Tamer Waguih also argued that the constitution lacks provisions to protect the public from monopolistic businessmen.   

“We have an economic system based on free market [principles] and neo-liberalism and on the presence of a group of influential businessmen working via a kind of crony capitalism," he said.

Tamer Waguih criticised the new draft, saying that rather than remedying “the system that causes poverty in Egypt,” it instead only “slightly improv[es] the situation" by increasing education and health spending.

He also criticised Article 124 of the draft, which states that the government is forbidden from authorising any social spending without securing funding, thus leaving a balanced state budget, mandated by the draft constitution, intact.

According to Tamer Waguih, the article leaves the door open for the implementation of austerity measures. 

“In my opinion, the new draft of the constitution has put no obstacles in front of the mechanisms that cause poverty in Egypt,” he added.

The researcher also criticised the removal of an article mandating that 50 percent of members of parliament should be either workers or farmers.

The quota had been in place since the 1960s.
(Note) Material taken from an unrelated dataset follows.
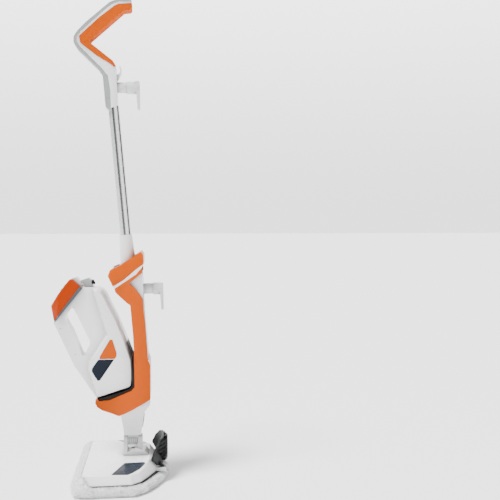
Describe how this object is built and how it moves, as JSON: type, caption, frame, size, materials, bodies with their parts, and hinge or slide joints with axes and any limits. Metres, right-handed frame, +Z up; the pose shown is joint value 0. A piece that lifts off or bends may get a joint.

In recent years, however, it has become a source of controversy, as some have argued that the loose definition of what it means to be a worker or a farmer leaves room for exploitation. 

“If the quota was misused, that doesn’t mean it gets cancelled; instead you should...tighten the measure in order to regulate it,” he said.

By cancelling the quota, workers and farmers now can only negotiate their rights through unions, the majority of which “are either weak or co-opted," he argued.

In spite of her strong support for the amended constitution, Maklad also told Ahram Online that she wished the workers and farmers quota had been kept untouched. 

"Their argument that the quota has been stolen from them [workers and farmers] is a weak argument," she said, "because we used to be under circumstances where all the rights and the votes of people were being robbed."